El doble rasero de la izquierda latinoamericana
JUAN IGNACIO BRITO Profesor de la Facultad de Comunicación e investigador del Centro Signos de la U. Andes
El choque diplomático entre Perú y Venezuela a raíz del asilo concedido el por el Gobierno de Claudia Sheinbaum a la exprimera ministra peruana Betssy Chávez entrega otra evidencia del doble estándar político que aplican algunos gobiernos de izquierda de la región.
Chávez está acusada de rebelión por haber participado en el fallido intento de autogolpe de Estado que protagonizó el exmandatario Pedro Castillo en 2022. Enfrentado a la posibilidad de destitución por denuncias de corrupción, Castillo quiso disolver el Congreso e intervenir el Poder Judicial y el Ministerio Público para convertirse en presidente de facto. Fracasó y fue detenido por su propia guardia cuando se dirigía a la embajada de México en busca de asilo. Hoy está recluido en prisión a la espera de la sentencia del juicio que se le sigue junto a Chávez y otros cinco altos funcionarios. La fiscalía ha pedido sendas condenas de 34 y 25 años para él y para Chávez, a quienes identifica como los principales gestores de la aventura.
“Por años, la izquierda latinoamericana fustigó los atropellos institucionales cometidos en las décadas de 1960 y 1970. Sin embargo, hoy a menudo prefiere la solidaridad ideológica al compromiso democrático”.
No es un caso único. En 2024, México otorgó asilo político a Jorge Glas, exvicepresidente ecuatoriano entre 2013 y 2018 sometido a un proceso judicial, quien recibió refugio en la embajada mexicana en Quito. El gobernante ecuatoriano Daniel Noboa ordenó a la policía irrumpir en la sede diplomática y arrestar a Glas, lo cual generó la ruptura de relaciones.
Otros gobiernos de izquierda han obrado de manera similar: en abril pasado, Brasil le dio asilo a Nadine Heredia, la otrora todopoderosa primera dama peruana y esposa de Ollanta Humala, luego de que fuera condenada a 15 años de cárcel por lavado de activos. Y en 2019, la Argentina del kirchnerista Alberto Fernández recibió a Evo Morales luego de que fuera forzado a renunciar a la presidencia tras haber realizado un fraude electoral. Previamente, México y Cuba le habían dado refugio.
En cada una de estas situaciones se repite un patrón: los gobiernos que conceden asilo se aferran a una narrativa torcida que convierte en víctimas a quienes cometieron delitos graves y abusaron de su posición. Utilizan de manera mañosa la Convención de Caracas de 1954, que sostiene que “no es lícito” otorgar asilo diplomático a personas condenadas o acusadas por delitos comunes.

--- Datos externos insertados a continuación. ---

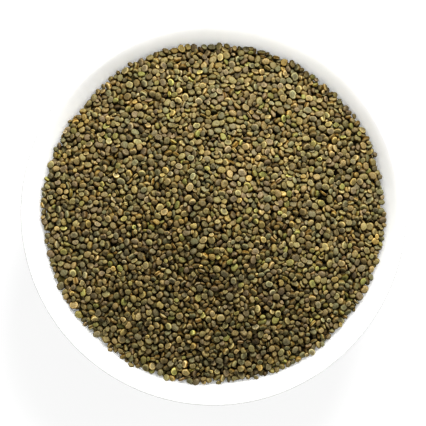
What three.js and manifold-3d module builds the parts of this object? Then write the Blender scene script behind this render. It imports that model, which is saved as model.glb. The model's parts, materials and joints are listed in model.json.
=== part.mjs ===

Por años, la izquierda latinoamericana fustigó los atropellos institucionales cometidos en las décadas de 1960 y 1970. Sin embargo, hoy, en una época de regímenes híbridos en la que las amenazas a la legalidad democrática son más sutiles, pero muy serias, la izquierda a menudo prefiere la solidaridad ideológica al compromiso democrático. Pareciera que, para ella, un golpe de Estado es tal y no merece olvido ni perdón solo cuando se lo hacen a la izquierda (como el que impulsó Jair Bolsonaro en 2022). En cambio, cuando es uno de sus dirigentes quien actúa contra la ley, recurre al malabarismo retórico para confundir e identificar a los perpetradores como perseguidos políticos. Es lo que ocurre hoy con la peruana Chávez y sucedió antes con Castillo, Heredia, Glas y Morales.
La izquierda latinoamericana, objeto en el pasado de violaciones a los derechos humanos, se ha acostumbrado a denunciar desde la altura moral a quienes representan una amenaza para la democracia. Sin embargo, el doble rasero que utiliza hoy representa una arbitrariedad dañina que lleva a cuestionar sus intenciones.